> _What is needed_
Repeat, exactly and completely, the entries shown underneath.

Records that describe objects

___

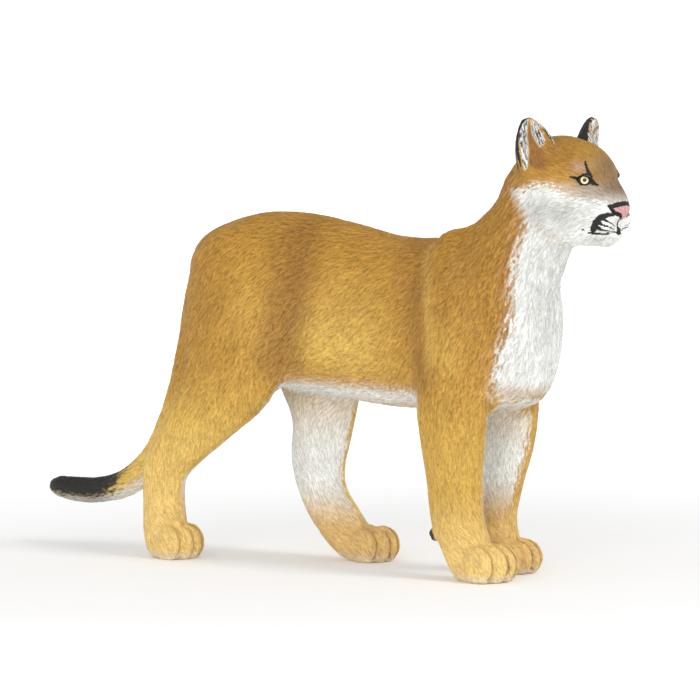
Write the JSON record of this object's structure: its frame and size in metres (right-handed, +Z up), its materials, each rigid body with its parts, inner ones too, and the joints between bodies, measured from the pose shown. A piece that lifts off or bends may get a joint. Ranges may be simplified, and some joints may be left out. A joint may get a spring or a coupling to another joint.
{
  "type": "toy cougar figurine",
  "caption": "Standing cougar figurine of painted moulded vinyl, head raised and level, tail low and curved, weight on flat paw soles, for play or display.",
  "frame": {"origin": "centre of the bounding box on the plane of the paw soles", "axes": "+X forward along the body towards the nose, +Y to the animal's left, +Z up"},
  "size_m": [0.1568, 0.032, 0.0963],
  "materials": {
    "torso": "matte painted vinyl",
    "neck": "matte painted vinyl",
    "head": "matte painted vinyl",
    "ear_right": "matte painted vinyl",
    "ear_left": "matte painted vinyl",
    "eye_right": "gloss painted vinyl",
    "eye_left": "gloss painted vinyl",
    "tail_root": "matte painted vinyl",
    "tail_middle": "matte painted vinyl",
    "tail_tip": "matte painted vinyl",
    "foreleg_right": "matte painted vinyl",
    "foreleg_left": "matte painted vinyl",
    "forepaw_right": "matte painted vinyl",
    "forepaw_left": "matte painted vinyl",
    "hindleg_right": "matte painted vinyl",
    "hindleg_left": "matte painted vinyl",
    "hindpaw_right": "matte painted vinyl",
    "hindpaw_left": "matte painted vinyl"
  },
  "bodies": {
    "root": {"torso": "torso", "neck": "neck", "head": "head", "ear_right": "ear_right", "ear_left": "ear_left", "eye_right": "eye_right", "eye_left": "eye_left", "tail_root": "tail_root", "tail_middle": "tail_middle", "tail_tip": "tail_tip", "foreleg_right": "foreleg_right", "foreleg_left": "foreleg_left", "forepaw_right": "forepaw_right", "forepaw_left": "forepaw_left", "hindleg_right": "hindleg_right", "hindleg_left": "hindleg_left", "hindpaw_right": "hindpaw_right", "hindpaw_left": "hindpaw_left"}
  },
  "joints": []
}
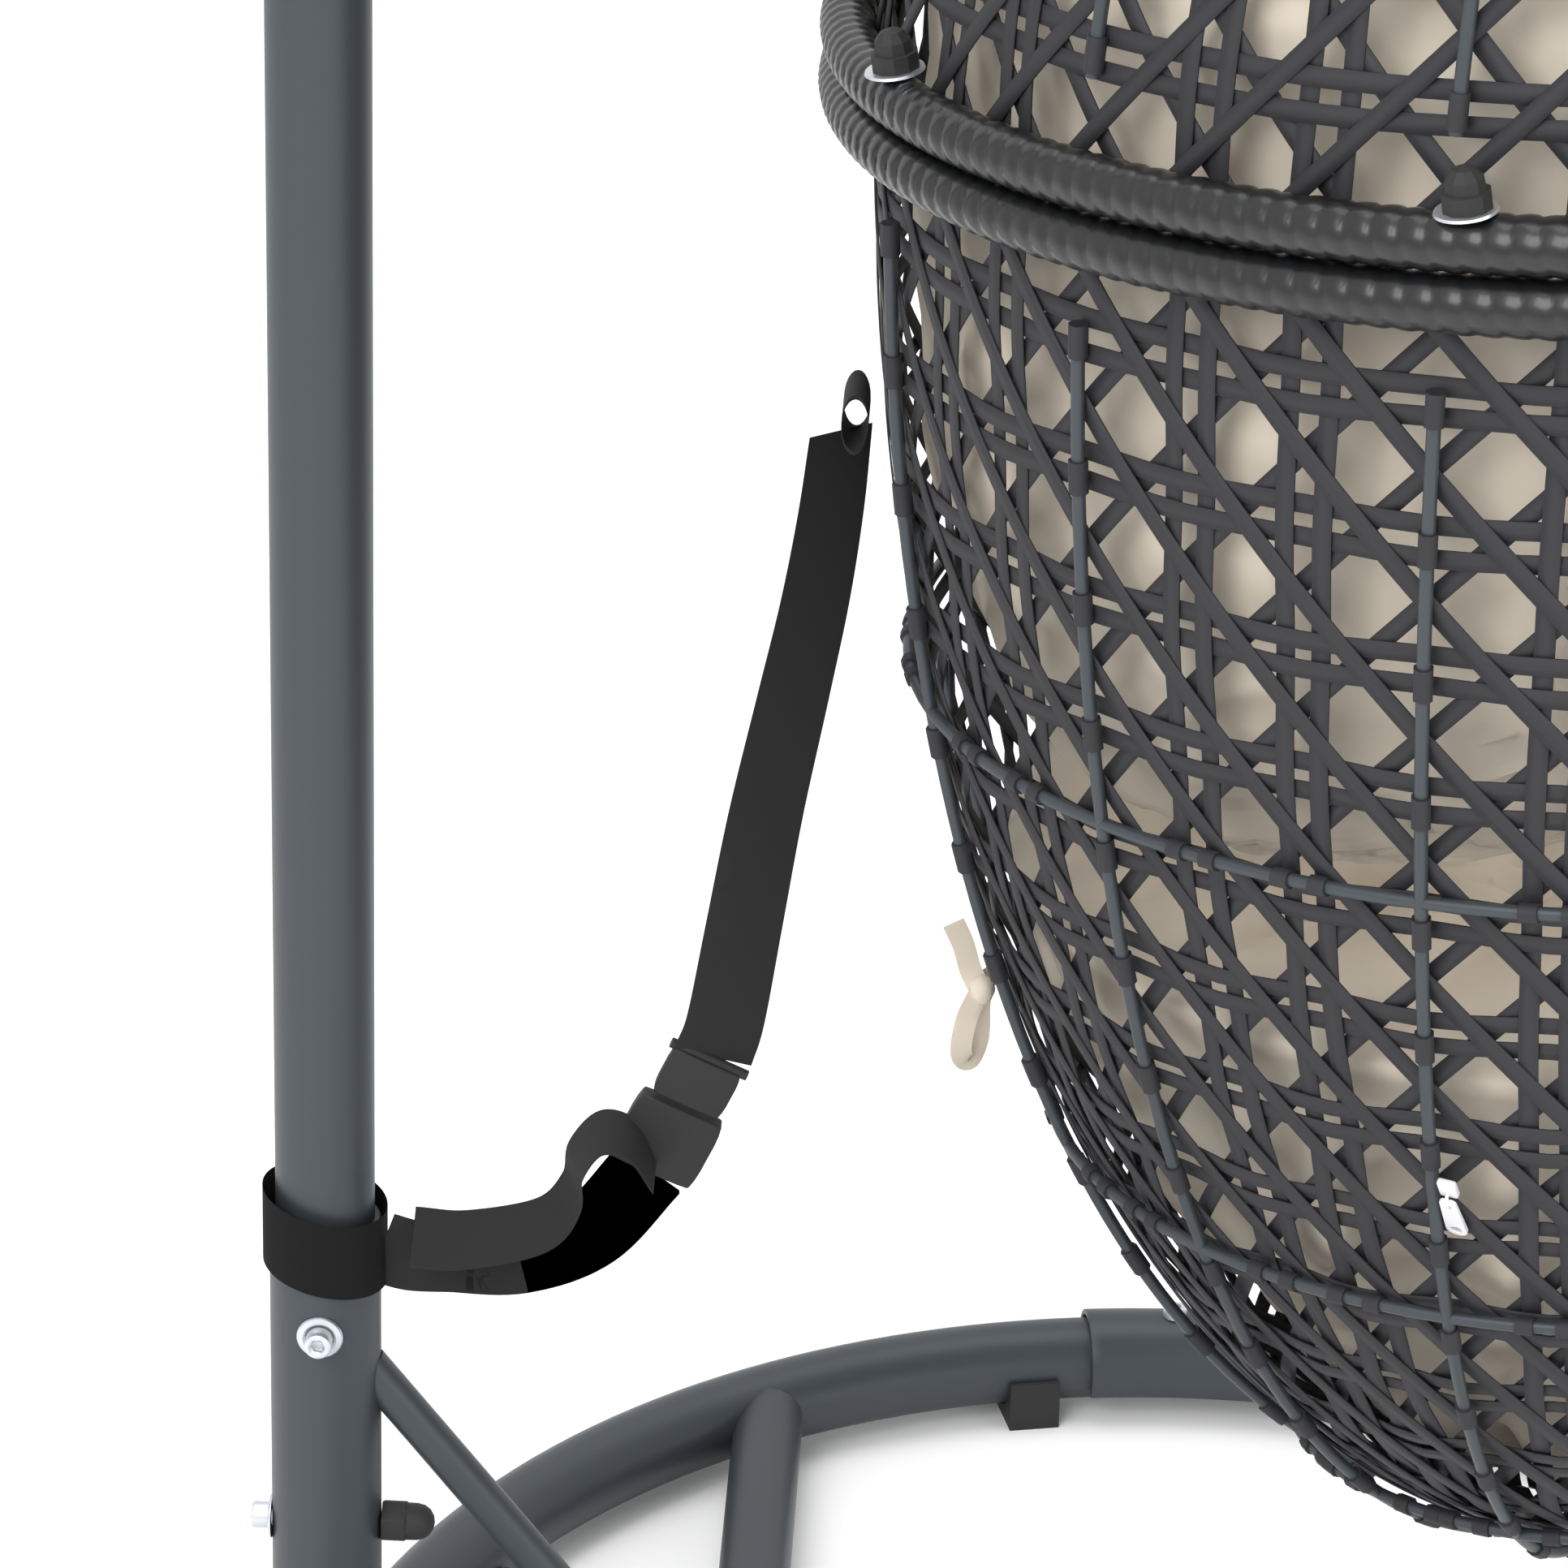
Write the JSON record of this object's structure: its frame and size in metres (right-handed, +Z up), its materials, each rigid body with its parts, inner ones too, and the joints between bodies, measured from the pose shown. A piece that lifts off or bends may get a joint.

___

> _Full answer_
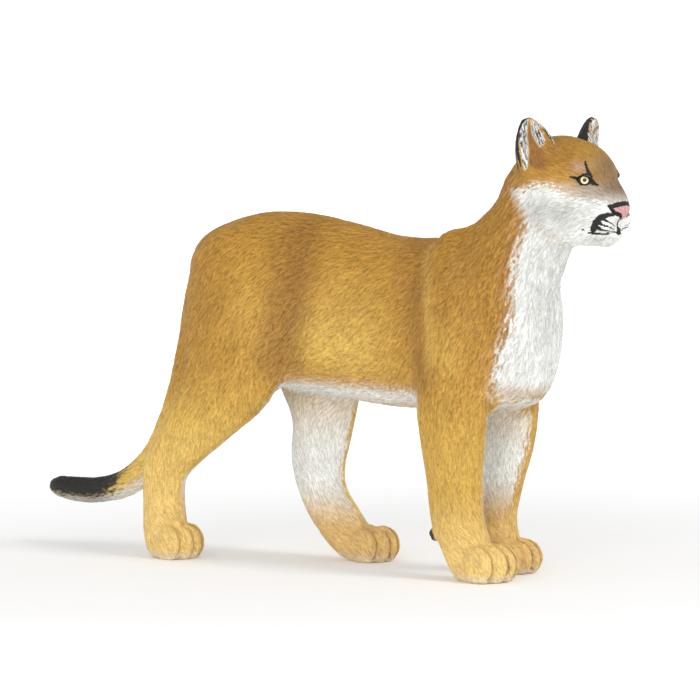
Write the JSON record of this object's structure: its frame and size in metres (right-handed, +Z up), its materials, each rigid body with its parts, inner ones too, and the joints between bodies, measured from the pose shown. A piece that lifts off or bends may get a joint. Ranges may be simplified, and some joints may be left out. A joint may get a spring or a coupling to another joint.
{
  "type": "toy cougar figurine",
  "caption": "Standing cougar figurine of painted moulded vinyl, head raised and level, tail low and curved, weight on flat paw soles, for play or display.",
  "frame": {"origin": "centre of the bounding box on the plane of the paw soles", "axes": "+X forward along the body towards the nose, +Y to the animal's left, +Z up"},
  "size_m": [0.1568, 0.032, 0.0963],
  "materials": {
    "torso": "matte painted vinyl",
    "neck": "matte painted vinyl",
    "head": "matte painted vinyl",
    "ear_right": "matte painted vinyl",
    "ear_left": "matte painted vinyl",
    "eye_right": "gloss painted vinyl",
    "eye_left": "gloss painted vinyl",
    "tail_root": "matte painted vinyl",
    "tail_middle": "matte painted vinyl",
    "tail_tip": "matte painted vinyl",
    "foreleg_right": "matte painted vinyl",
    "foreleg_left": "matte painted vinyl",
    "forepaw_right": "matte painted vinyl",
    "forepaw_left": "matte painted vinyl",
    "hindleg_right": "matte painted vinyl",
    "hindleg_left": "matte painted vinyl",
    "hindpaw_right": "matte painted vinyl",
    "hindpaw_left": "matte painted vinyl"
  },
  "bodies": {
    "root": {"torso": "torso", "neck": "neck", "head": "head", "ear_right": "ear_right", "ear_left": "ear_left", "eye_right": "eye_right", "eye_left": "eye_left", "tail_root": "tail_root", "tail_middle": "tail_middle", "tail_tip": "tail_tip", "foreleg_right": "foreleg_right", "foreleg_left": "foreleg_left", "forepaw_right": "forepaw_right", "forepaw_left": "forepaw_left", "hindleg_right": "hindleg_right", "hindleg_left": "hindleg_left", "hindpaw_right": "hindpaw_right", "hindpaw_left": "hindpaw_left"}
  },
  "joints": []
}
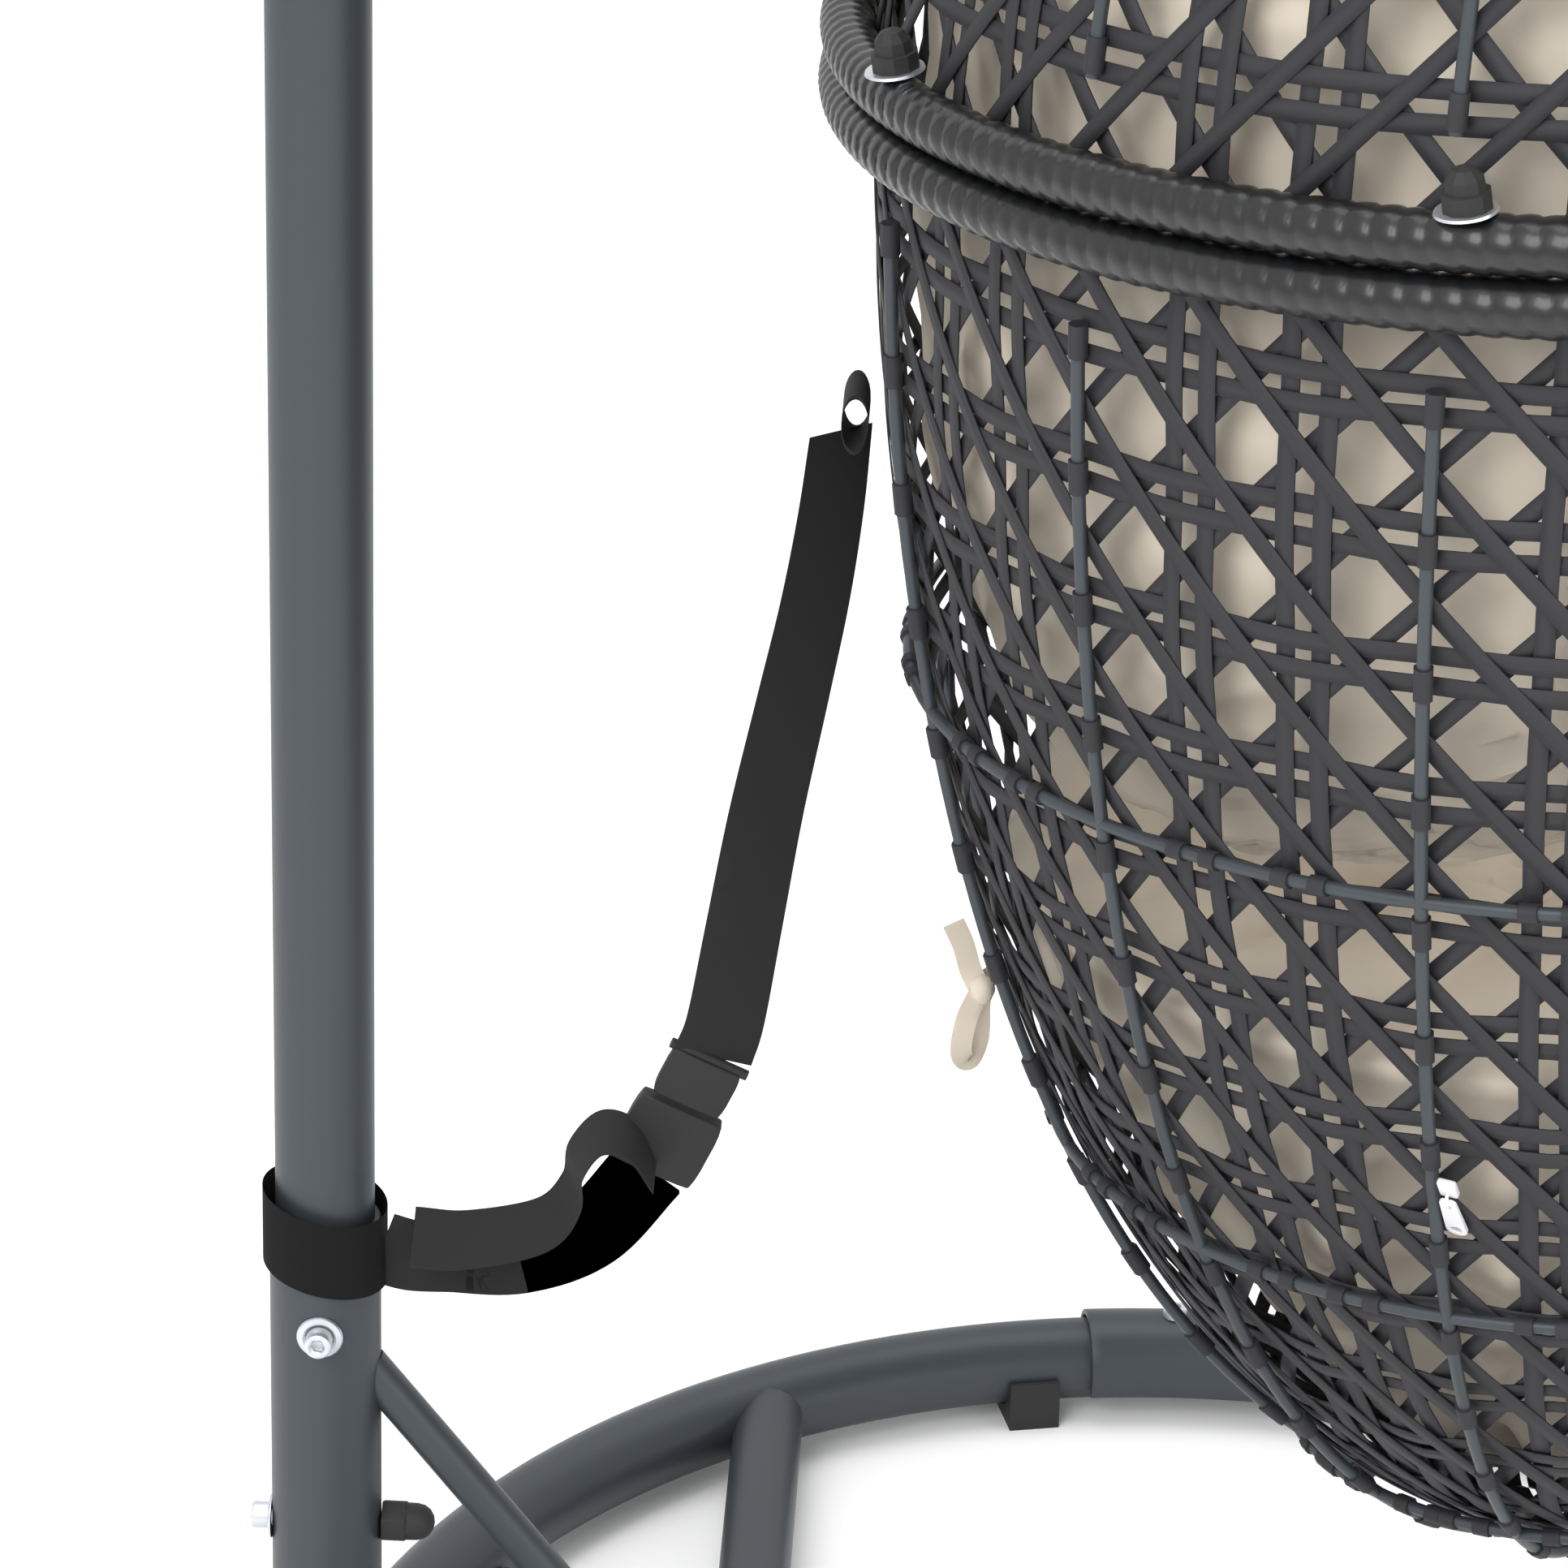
Write the JSON record of this object's structure: its frame and size in metres (right-handed, +Z up), its materials, each rigid body with its parts, inner ones too, and the joints between bodies, measured from the pose shown. A piece that lifts off or bends may get a joint.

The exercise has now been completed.